* WHAT IS NEEDED:
Quote exactly the lines from the line containing "Vector(map(max, high, point))" to the line containing "cap_ends=True, radius=shank_radius, segments=160)", both lines included, please, and nothing more.

++++++++++

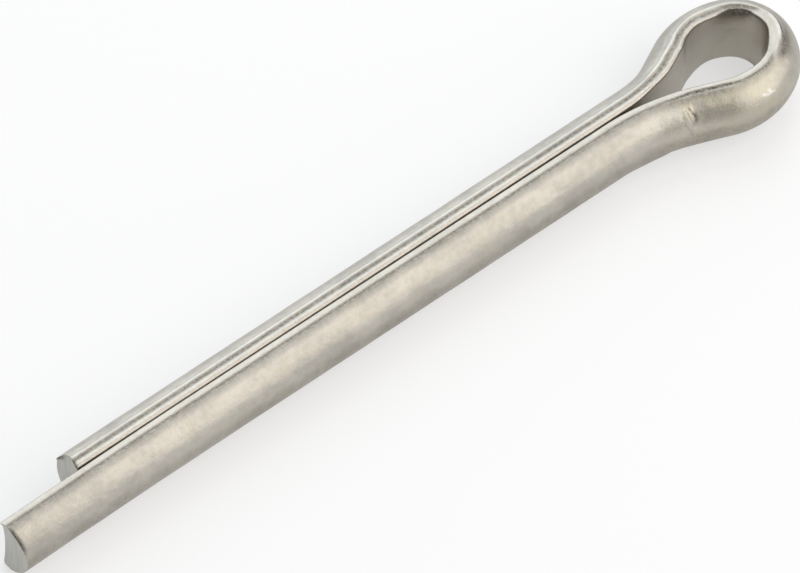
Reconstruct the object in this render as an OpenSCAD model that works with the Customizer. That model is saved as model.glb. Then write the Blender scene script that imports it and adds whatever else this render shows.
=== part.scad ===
// Split cotter pin: one length of half-round wire folded into an eye, with its two legs
// lying flat against flat to make a round shank. The pin lies on its side, so the eye's
// loop is in the XY plane. Origin: on the shank's axis, where the eye starts to open.
// +X runs to the eye, the leg ends are at -X, the longer leg is at -Y. Sizes in mm.

/* [Shank] */
// Diameter across the two legs laid together
shank_diameter = 4.6; // [4.45:0.05:5.2]
// Clear gap between the legs' flat faces
leg_gap = 0.08; // [0.04:0.02:0.3]
// Width of a leg across its two flattened edges
flat_width = 4.37; // [4:0.01:4.4]

/* [Legs] */
// Length of the longer leg, from the origin to its end
long_leg = 46.5; // [42:0.5:70]
// Length of the shorter leg, from the origin to its end
short_leg = 40.7; // [30:0.5:41.5]
// Slant of the longer leg's sheared end, in degrees
long_end_slant = 9; // [0:1:20]
// Slant of the shorter leg's sheared end, in degrees
short_end_slant = 3; // [0:1:20]

/* [Eye crown] */
// Inside radius of the crown, the far end of the eye
crown_radius = 2.07; // [1.9:0.05:2.6]
// Angle that the crown's bend covers on each side of the axis, in degrees
crown_angle = 62; // [50:1:70]

/* [Eye, longer leg's side] */
// Inside radius of the eye's side
long_side_radius = 3.79; // [3:0.05:4.5]
// Angle at which the flank leaves the shank, in degrees
long_flare = 22.5; // [18:0.5:24]
// Radius of the bend at the neck, on the leg's flat face
long_neck_radius = 16.9; // [9:0.5:19]

/* [Eye, shorter leg's side] */
// Inside radius of the eye's side
short_side_radius = 3.67; // [3:0.05:4.5]
// Angle at which the flank leaves the shank, in degrees
short_flare = 27; // [24:0.5:30]
// Radius of the bend at the neck, on the leg's flat face
short_neck_radius = 10; // [6:0.5:12]

/* [Bends] */
// How much the wire is drawn in on each face where the neck and the eye's sides are bent
bend_draw = 0.02; // [0.01:0.01:0.05]

/* [Hidden] */
$fn = 96;
// A bend runs this far on inside the straight or the crown that it joins
lap = 0.1;
wire_radius = shank_diameter / 2;
half_gap = leg_gap / 2;
half_flat = flat_width / 2;

// Where each side's bends meet, from its radii and angles: [x, y] seen from the crown's centre
function side_centre(side_r) = [(crown_radius - side_r) * cos(crown_angle),
                                (crown_radius - side_r) * sin(crown_angle)];
function side_end(side_r, flare) = side_centre(side_r) + side_r * [-sin(flare), cos(flare)];
function neck_rise(neck_r, flare) = half_gap + neck_r * (1 - cos(flare));
function flank(side_r, flare, neck_r) = (side_end(side_r, flare)[1] - neck_rise(neck_r, flare)) / sin(flare);
function neck_start(side_r, flare, neck_r) = side_end(side_r, flare)[0]
    - flank(side_r, flare, neck_r) * cos(flare) - neck_r * sin(flare);

// The crown's centre stands this far from the origin, where the longer leg's neck starts
crown_x = -neck_start(long_side_radius, long_flare, long_neck_radius);

// The wire's cross-section: a half disc with its two sharp edges rolled flat.
// The first axis points away from the flat face, and 0 is the shank's axis.
module wire_section(drawn = 0) {
    intersection() {
        circle(r = wire_radius - drawn);
        translate([half_gap + drawn, drawn - half_flat])
            square([shank_diameter, flat_width - 2 * drawn]);
    }
}

// A bend of the drawn wire about the Z axis, from angle 0, running on by the lap at both ends.
// Its flat face has radius r, and faces the axis if inwards is 1 or away from it if -1.
module bent_wire(r, sweep, inwards) {
    over = lap / r * 180 / PI;
    rotate([0, 0, -over])
        rotate_extrude(angle = sweep + 2 * over)
            translate([r - inwards * half_gap, 0])
                mirror([inwards < 0 ? 1 : 0, 0]) wire_section(bend_draw);
}

// The section turned to stand across the X axis, with its flat face at y = 0
module straight_wire(length) {
    rotate([90, 0, 90])
        linear_extrude(length)
            translate([-half_gap, 0]) wire_section();
}

// A leg, its neck, its flank and its side of the eye, on the +Y side
module half_pin(leg, slant, side_r, flare, neck_r) {
    run = flank(side_r, flare, neck_r);
    start = crown_x + neck_start(side_r, flare, neck_r);
    centre = side_centre(side_r);

    // the leg, cut off by a shear at its end
    difference() {
        translate([-leg - 2, half_gap, 0])
            straight_wire(leg + 2 + start);
        translate([-leg, 0, 0])
            rotate([0, 0, -slant])
                translate([-20, -10, -10]) cube([20, 20, 20]);
    }
    // the neck, bent outwards
    translate([start, half_gap + neck_r, 0])
        rotate([0, 0, -90])
            bent_wire(neck_r, flare, -1);
    // the straight flank
    translate([start + neck_r * sin(flare), neck_rise(neck_r, flare), 0])
        rotate([0, 0, flare])
            straight_wire(run);
    // the side of the eye
    translate([crown_x + centre[0], centre[1], 0])
        rotate([0, 0, crown_angle])
            bent_wire(side_r, 90 + flare - crown_angle, 1);
}

// The whole pin: both halves and the crown that joins them
module split_pin() {
    color([0.66, 0.65, 0.61]) {
        half_pin(short_leg, short_end_slant, short_side_radius, short_flare, short_neck_radius);
        mirror([0, 1, 0])
            half_pin(long_leg, long_end_slant, long_side_radius, long_flare, long_neck_radius);
        translate([crown_x, 0, 0])
            rotate([0, 0, -crown_angle])
                rotate_extrude(angle = 2 * crown_angle)
                    translate([crown_radius - half_gap, 0]) wire_section();
    }
}

split_pin();
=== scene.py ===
import bpy, bmesh, math
from mathutils import Matrix, Vector, noise


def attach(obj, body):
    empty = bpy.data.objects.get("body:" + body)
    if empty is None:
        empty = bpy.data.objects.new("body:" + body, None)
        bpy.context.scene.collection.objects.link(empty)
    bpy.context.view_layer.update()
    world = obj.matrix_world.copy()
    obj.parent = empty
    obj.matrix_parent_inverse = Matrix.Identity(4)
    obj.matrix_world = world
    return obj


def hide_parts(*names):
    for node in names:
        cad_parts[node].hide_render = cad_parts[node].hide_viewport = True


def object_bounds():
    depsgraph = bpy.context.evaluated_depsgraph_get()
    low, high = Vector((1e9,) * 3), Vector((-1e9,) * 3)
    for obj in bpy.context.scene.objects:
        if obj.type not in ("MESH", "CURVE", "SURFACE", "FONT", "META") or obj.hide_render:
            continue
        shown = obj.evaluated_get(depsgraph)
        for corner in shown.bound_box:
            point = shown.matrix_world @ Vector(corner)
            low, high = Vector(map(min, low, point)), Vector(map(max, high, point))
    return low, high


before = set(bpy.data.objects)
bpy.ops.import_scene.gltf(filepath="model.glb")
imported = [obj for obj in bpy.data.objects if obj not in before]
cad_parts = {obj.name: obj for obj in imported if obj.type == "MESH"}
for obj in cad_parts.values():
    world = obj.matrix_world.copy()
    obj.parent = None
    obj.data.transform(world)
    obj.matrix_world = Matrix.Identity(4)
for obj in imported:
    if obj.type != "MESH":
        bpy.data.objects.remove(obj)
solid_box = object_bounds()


# ---------------------------------------------------------------------------
# The pin: one length of half-round stainless wire, drawn as a half disc whose two sharp edges
# are rolled into narrow flats. It is folded round a mandrel at its middle to make the eye, its
# two legs are closed flat against flat and sheared to length, and it is tumbled to finish.
mm = 0.001

# the wire's section: x points away from the flat face and y up; 0 is the shank's centre
shank_radius = 2.3 * mm
half_gap = 0.04 * mm
rolled_height = 2.185 * mm
corner_rounding = 0.16 * mm
section_middle = 0.95 * mm

pin = bmesh.new()
bmesh.ops.create_circle(pin, cap_ends=True, radius=shank_radius, segments=160)


def cut_section(at, towards, keep_beyond=False):
    """Cut the section's face by a line, and throw away what lies beyond it unless it is kept."""
    whole = pin.verts[:] + pin.edges[:] + pin.faces[:]
    bmesh.ops.bisect_plane(pin, geom=whole, dist=1e-7, plane_co=at, plane_no=towards,
                           clear_outer=not keep_beyond, clear_inner=False)


cut_section((half_gap, 0, 0), (-1, 0, 0))
cut_section((0, rolled_height, 0), (0, 1, 0))
cut_section((0, -rolled_height, 0), (0, -1, 0))
# close lines on the rolled edges, which carry a groove and a lip, and a few down the flat face
lines_apart = 0.05
for line in range(6, 20):
    cut_section((lines_apart * line * mm, 0, 0), (1, 0, 0), keep_beyond=True)
for level in (-1.9, -1.5, -1.0, -0.5, 0, 0.5, 1.0, 1.5, 1.9):
    cut_section((0, level * mm, 0), (0, 1, 0), keep_beyond=True)
bmesh.ops.dissolve_faces(pin, faces=pin.faces[:])
corners = [v for v in pin.verts if v.co.x < half_gap + 0.01 * mm and abs(v.co.y) > 2.1 * mm]
bmesh.ops.bevel(pin, geom=corners, offset=corner_rounding, offset_type='OFFSET',
                affect='VERTICES', segments=4, profile=0.5, material=-1)
bmesh.ops.delete(pin, geom=pin.faces[:], context='FACES_ONLY')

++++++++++

* EXERCISE RESULT:
            low, high = Vector(map(min, low, point)), Vector(map(max, high, point))
    return low, high


before = set(bpy.data.objects)
bpy.ops.import_scene.gltf(filepath="model.glb")
imported = [obj for obj in bpy.data.objects if obj not in before]
cad_parts = {obj.name: obj for obj in imported if obj.type == "MESH"}
for obj in cad_parts.values():
    world = obj.matrix_world.copy()
    obj.parent = None
    obj.data.transform(world)
    obj.matrix_world = Matrix.Identity(4)
for obj in imported:
    if obj.type != "MESH":
        bpy.data.objects.remove(obj)
solid_box = object_bounds()


# ---------------------------------------------------------------------------
# The pin: one length of half-round stainless wire, drawn as a half disc whose two sharp edges
# are rolled into narrow flats. It is folded round a mandrel at its middle to make the eye, its
# two legs are closed flat against flat and sheared to length, and it is tumbled to finish.
mm = 0.001

# the wire's section: x points away from the flat face and y up; 0 is the shank's centre
shank_radius = 2.3 * mm
half_gap = 0.04 * mm
rolled_height = 2.185 * mm
corner_rounding = 0.16 * mm
section_middle = 0.95 * mm

pin = bmesh.new()
bmesh.ops.create_circle(pin, cap_ends=True, radius=shank_radius, segments=160)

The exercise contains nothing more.